What the exercise asks
Output, word for word, every line from the start of the listing down to and including the line that contains "field_r = 0.6; // [0.2:0.1:2]"; include nothing else.

Recorded data
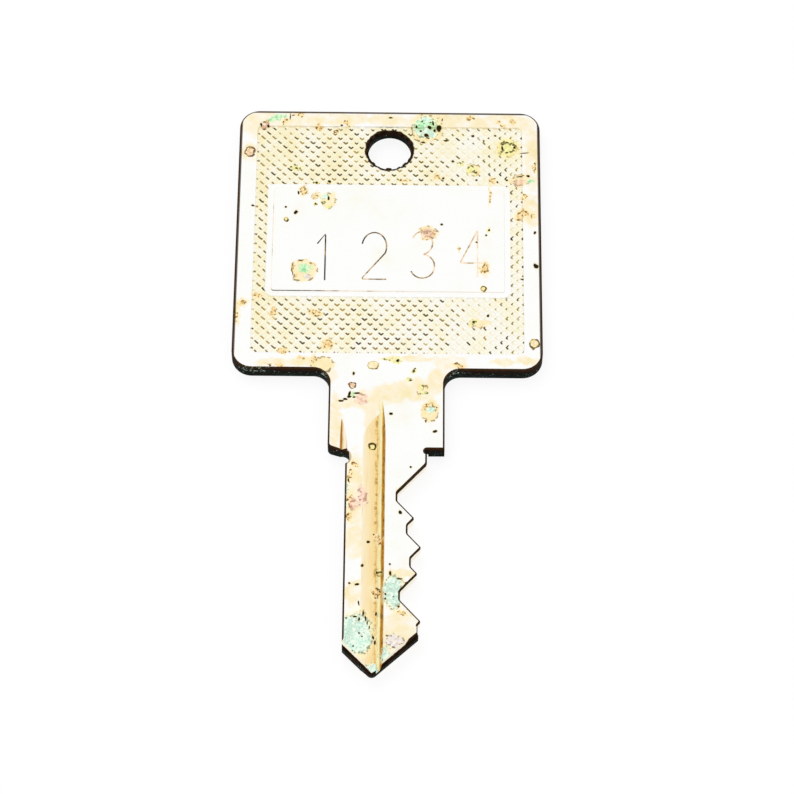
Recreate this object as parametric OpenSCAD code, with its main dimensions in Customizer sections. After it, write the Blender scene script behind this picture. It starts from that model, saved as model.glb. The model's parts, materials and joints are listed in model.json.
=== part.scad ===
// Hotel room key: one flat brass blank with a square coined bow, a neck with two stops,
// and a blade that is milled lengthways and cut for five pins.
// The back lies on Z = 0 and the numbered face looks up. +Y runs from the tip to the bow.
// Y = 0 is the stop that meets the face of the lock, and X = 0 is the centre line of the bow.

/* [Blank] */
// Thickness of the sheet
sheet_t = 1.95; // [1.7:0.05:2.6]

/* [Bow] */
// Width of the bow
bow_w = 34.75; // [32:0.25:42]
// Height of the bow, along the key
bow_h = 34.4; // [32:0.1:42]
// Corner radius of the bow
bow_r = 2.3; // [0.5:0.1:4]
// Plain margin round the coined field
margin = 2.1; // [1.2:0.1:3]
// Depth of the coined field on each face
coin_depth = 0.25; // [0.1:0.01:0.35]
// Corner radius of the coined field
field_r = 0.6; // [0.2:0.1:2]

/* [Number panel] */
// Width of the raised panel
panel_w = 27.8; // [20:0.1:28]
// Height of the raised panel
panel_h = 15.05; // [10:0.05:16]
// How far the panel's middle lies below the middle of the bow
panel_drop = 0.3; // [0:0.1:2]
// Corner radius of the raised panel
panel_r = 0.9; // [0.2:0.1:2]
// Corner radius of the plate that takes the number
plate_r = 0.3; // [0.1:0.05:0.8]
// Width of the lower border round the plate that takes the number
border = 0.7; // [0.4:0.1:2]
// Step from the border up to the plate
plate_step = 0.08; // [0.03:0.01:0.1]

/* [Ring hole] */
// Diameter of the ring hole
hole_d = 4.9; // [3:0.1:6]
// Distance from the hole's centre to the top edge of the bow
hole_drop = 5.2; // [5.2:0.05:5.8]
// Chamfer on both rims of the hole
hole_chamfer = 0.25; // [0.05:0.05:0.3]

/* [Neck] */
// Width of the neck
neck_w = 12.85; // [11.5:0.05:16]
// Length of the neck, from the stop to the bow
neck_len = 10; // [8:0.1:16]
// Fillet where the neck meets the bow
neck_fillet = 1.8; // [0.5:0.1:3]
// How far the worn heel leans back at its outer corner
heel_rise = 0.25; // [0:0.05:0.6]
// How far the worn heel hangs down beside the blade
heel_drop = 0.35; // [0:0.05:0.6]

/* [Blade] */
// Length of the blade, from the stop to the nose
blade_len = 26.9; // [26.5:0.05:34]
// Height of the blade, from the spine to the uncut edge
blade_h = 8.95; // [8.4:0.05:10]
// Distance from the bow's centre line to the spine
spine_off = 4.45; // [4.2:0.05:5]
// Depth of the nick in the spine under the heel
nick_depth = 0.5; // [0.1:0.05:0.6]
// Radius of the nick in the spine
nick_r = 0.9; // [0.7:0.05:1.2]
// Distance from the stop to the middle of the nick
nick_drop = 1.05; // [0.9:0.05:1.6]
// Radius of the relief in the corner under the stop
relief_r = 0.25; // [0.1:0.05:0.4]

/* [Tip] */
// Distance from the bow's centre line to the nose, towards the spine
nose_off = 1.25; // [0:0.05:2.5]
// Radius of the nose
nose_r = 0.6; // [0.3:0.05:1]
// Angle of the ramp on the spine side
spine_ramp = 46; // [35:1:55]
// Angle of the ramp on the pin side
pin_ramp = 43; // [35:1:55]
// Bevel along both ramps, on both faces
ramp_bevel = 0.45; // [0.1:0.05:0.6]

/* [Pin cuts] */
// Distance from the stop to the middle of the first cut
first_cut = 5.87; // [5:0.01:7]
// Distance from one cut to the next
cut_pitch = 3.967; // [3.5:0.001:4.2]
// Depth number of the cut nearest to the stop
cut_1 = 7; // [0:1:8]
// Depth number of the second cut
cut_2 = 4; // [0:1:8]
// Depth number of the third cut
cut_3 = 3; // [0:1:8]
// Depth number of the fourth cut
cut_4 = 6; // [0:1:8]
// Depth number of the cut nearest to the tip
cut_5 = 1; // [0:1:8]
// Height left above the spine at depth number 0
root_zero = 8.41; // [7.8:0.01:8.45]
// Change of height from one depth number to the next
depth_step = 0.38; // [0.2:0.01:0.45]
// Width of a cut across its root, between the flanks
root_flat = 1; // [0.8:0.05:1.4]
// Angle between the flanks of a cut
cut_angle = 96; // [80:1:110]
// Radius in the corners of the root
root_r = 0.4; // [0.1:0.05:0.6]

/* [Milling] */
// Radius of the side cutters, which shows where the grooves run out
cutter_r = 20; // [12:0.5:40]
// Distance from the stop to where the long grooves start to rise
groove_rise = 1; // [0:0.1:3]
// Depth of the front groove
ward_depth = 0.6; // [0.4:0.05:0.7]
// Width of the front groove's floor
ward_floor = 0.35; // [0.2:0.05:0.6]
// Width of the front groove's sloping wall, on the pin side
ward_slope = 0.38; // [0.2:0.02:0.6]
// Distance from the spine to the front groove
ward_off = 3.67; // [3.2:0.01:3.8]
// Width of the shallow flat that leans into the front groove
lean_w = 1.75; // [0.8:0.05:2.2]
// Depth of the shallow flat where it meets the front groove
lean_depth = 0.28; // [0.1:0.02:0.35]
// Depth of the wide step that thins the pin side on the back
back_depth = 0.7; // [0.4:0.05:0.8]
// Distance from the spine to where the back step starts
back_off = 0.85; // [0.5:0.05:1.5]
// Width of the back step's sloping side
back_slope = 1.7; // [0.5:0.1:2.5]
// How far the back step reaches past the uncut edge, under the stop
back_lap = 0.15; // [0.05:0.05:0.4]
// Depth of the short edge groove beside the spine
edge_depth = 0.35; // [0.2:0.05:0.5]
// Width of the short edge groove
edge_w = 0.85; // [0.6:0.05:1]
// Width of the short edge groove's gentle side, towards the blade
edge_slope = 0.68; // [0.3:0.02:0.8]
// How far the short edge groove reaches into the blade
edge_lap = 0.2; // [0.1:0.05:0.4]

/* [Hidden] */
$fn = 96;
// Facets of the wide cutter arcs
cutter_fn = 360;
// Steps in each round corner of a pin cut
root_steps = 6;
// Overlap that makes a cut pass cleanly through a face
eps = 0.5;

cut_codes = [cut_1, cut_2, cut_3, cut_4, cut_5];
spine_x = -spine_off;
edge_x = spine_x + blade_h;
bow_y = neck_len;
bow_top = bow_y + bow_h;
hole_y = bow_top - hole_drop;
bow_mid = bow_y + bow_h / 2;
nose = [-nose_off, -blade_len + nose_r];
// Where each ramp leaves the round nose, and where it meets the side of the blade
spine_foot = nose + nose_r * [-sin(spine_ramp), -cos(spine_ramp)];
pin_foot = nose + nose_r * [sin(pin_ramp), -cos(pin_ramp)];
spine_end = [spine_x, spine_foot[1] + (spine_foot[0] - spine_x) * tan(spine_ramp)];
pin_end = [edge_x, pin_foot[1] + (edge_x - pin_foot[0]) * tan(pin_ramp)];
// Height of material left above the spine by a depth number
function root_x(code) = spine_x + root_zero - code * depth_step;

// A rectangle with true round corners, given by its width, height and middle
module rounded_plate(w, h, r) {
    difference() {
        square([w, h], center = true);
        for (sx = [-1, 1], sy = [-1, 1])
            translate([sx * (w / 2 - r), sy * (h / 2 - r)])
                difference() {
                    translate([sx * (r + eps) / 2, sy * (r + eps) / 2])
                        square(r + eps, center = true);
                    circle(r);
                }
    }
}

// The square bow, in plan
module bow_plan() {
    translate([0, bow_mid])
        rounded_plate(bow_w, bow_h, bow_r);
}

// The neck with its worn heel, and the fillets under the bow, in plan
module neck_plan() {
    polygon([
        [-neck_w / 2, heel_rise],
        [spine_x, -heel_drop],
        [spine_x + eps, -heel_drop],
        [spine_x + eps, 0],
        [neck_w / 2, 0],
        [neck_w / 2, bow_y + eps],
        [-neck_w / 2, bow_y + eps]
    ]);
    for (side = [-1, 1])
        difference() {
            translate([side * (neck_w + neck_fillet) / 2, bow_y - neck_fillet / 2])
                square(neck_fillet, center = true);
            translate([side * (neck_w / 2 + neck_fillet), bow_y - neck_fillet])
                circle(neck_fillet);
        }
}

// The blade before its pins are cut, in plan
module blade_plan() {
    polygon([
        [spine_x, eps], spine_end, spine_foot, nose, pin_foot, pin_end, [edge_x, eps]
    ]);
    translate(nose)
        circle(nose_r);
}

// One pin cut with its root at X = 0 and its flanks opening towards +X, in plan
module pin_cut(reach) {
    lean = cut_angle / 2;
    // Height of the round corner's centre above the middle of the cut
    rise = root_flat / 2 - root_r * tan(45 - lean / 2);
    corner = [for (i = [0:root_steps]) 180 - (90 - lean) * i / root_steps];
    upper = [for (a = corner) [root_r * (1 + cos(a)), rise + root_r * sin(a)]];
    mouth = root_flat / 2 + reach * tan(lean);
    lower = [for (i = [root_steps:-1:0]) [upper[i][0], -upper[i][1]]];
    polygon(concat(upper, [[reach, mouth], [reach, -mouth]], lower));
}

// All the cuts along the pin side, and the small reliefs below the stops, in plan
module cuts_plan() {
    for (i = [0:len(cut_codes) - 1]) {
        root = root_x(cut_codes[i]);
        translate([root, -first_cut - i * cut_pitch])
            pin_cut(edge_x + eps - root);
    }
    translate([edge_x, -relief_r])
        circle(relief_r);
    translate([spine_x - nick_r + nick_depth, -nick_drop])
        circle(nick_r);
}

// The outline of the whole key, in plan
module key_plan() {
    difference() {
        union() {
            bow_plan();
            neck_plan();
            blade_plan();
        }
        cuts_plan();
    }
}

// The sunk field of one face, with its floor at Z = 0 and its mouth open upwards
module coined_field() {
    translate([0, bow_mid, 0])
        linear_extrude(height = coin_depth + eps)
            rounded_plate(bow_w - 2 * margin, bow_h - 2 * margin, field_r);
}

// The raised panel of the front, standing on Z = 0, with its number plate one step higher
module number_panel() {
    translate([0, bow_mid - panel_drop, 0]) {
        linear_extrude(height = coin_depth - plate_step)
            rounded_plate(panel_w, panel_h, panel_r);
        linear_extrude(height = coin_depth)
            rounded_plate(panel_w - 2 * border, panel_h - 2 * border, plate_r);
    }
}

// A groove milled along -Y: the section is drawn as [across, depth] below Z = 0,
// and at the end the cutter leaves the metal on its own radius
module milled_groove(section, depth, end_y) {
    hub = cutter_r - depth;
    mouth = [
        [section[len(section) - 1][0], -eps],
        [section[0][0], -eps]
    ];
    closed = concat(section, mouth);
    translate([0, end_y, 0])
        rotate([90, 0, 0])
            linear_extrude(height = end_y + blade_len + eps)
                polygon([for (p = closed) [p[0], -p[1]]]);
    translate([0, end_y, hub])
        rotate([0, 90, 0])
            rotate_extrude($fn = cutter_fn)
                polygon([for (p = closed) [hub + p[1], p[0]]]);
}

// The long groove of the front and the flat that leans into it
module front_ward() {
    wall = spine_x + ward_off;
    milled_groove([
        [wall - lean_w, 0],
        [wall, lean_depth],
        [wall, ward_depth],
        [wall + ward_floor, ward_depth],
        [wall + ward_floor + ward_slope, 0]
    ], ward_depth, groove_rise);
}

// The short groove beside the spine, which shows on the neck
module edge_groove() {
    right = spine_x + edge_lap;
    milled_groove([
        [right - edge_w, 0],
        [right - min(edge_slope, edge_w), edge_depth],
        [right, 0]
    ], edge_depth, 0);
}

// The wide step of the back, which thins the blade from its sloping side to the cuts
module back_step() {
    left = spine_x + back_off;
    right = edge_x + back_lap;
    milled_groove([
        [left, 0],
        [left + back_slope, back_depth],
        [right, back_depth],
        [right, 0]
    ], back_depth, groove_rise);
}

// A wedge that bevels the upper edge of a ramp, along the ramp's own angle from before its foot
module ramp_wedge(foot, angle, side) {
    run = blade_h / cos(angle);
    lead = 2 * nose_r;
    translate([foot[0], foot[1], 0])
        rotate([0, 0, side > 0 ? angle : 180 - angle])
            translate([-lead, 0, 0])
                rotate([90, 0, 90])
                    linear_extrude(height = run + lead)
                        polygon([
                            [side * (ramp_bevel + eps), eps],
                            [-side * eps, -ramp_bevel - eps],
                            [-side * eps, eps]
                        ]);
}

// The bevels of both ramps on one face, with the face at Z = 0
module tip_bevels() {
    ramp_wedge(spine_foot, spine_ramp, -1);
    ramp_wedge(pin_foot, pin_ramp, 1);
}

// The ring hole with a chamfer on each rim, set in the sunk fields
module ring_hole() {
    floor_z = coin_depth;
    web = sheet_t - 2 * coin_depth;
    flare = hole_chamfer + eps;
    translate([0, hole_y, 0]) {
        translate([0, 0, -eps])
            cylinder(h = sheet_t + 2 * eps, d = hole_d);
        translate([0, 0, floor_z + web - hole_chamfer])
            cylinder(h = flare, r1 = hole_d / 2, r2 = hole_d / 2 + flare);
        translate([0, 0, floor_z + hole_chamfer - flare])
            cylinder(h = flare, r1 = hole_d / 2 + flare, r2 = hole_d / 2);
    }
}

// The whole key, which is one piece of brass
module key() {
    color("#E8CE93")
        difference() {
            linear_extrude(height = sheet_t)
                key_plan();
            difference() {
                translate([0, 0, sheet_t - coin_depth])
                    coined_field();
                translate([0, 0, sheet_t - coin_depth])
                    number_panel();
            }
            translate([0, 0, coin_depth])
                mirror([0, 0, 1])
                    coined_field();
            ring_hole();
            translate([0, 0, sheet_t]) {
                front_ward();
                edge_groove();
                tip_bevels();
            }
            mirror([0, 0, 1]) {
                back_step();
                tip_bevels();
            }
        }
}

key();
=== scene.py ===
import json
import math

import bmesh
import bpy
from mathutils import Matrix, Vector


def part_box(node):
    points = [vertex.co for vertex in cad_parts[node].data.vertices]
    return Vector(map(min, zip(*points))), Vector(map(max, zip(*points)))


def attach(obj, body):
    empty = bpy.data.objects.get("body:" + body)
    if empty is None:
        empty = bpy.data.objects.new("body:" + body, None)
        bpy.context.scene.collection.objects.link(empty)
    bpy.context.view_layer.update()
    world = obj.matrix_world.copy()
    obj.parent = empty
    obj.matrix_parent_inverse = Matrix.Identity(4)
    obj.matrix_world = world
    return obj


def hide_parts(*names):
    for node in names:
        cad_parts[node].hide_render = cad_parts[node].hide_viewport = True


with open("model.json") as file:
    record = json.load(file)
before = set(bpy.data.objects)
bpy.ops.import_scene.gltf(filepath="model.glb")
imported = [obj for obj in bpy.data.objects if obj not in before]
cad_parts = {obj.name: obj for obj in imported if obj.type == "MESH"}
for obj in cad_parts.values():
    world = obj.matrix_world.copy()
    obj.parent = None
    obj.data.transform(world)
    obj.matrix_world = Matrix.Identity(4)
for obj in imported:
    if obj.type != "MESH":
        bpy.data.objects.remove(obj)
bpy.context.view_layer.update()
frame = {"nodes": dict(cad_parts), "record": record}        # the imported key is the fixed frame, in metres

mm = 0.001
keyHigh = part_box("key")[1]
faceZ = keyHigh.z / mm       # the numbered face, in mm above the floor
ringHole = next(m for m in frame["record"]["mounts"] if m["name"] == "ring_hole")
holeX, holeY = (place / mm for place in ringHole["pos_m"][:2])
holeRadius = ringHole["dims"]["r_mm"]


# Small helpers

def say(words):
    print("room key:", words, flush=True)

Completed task
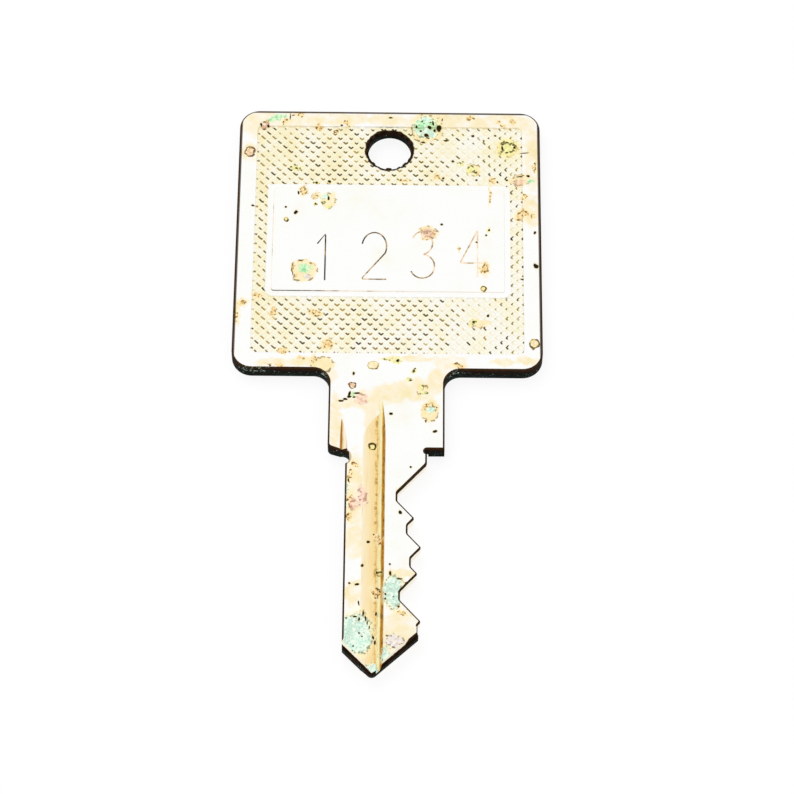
Recreate this object as parametric OpenSCAD code, with its main dimensions in Customizer sections. After it, write the Blender scene script behind this picture. It starts from that model, saved as model.glb. The model's parts, materials and joints are listed in model.json.
=== part.scad ===
// Hotel room key: one flat brass blank with a square coined bow, a neck with two stops,
// and a blade that is milled lengthways and cut for five pins.
// The back lies on Z = 0 and the numbered face looks up. +Y runs from the tip to the bow.
// Y = 0 is the stop that meets the face of the lock, and X = 0 is the centre line of the bow.

/* [Blank] */
// Thickness of the sheet
sheet_t = 1.95; // [1.7:0.05:2.6]

/* [Bow] */
// Width of the bow
bow_w = 34.75; // [32:0.25:42]
// Height of the bow, along the key
bow_h = 34.4; // [32:0.1:42]
// Corner radius of the bow
bow_r = 2.3; // [0.5:0.1:4]
// Plain margin round the coined field
margin = 2.1; // [1.2:0.1:3]
// Depth of the coined field on each face
coin_depth = 0.25; // [0.1:0.01:0.35]
// Corner radius of the coined field
field_r = 0.6; // [0.2:0.1:2]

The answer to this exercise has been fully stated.